The latest budget has only brought more bad news. In a joint statement with the Greater Vancouver Board of Trade, with COFI among the signatories, the GVBOT urged the province to scrap an expansion of the provincial sales tax to professional services, including a new seven per cent PST applied broadly, with a partial 30 per cent tax base applied to architectural, engineering, and geoscience work.

The GVBOT called the PST increase a “tax on a tax” that will swell administrative burdens, and raise the cost of major projects. The Canadian Federation of Independent Businesses has estimated that compliance costs will amount to $7,000 per year per employee.
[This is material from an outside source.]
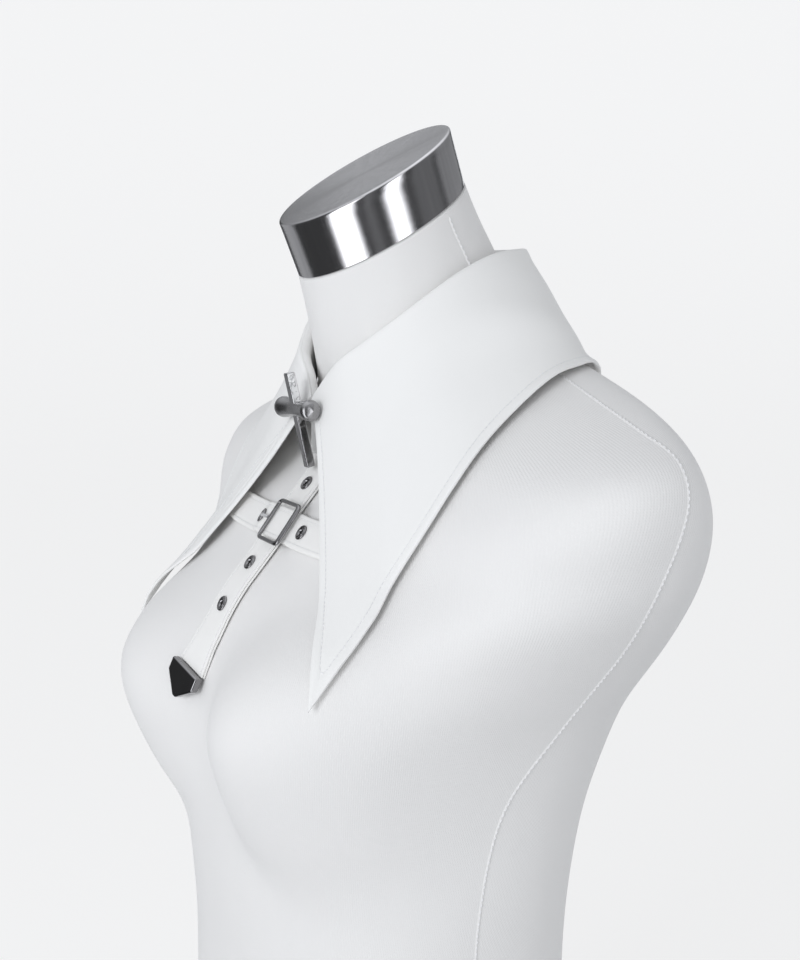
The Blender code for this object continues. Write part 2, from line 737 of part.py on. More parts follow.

For sectors that are bogged down in input costs and delays, the province is choosing to tax the very services required to plan, permit, and build.

For forestry, it will only put it further behind its sibling industries in the natural resource sector.

LNG touted while the backbone of rural economy shrinks

It is easy to see who the favourites of the current government are.

Eby celebrates LNG as a model industry and devotes millions of dollars and significant time to help build major projects like Cedar LNG and sell B.C. LNG abroad.

Mining is touted as “nation-building” and given written guarantees of timeline certainty, while critical minerals are rightfully treated as a strategic necessity.

And forestry, the historic backbone of the rural economy, is left in a dreadful loop of shrinking harvests, administrative bloat, and more closures that gut small town economies.

The current crisis in the Strait of Hormuz should spark a renewed push to develop B.C.’s capacity as a reliable energy supplier in a volatile global landscape. Forestry should not be left behind as LNG and mining are feted as the future.

Recently, the government conducted two separate reviews of the forestry sector. What the industry really needs is sustained attention and genuine support, not another review.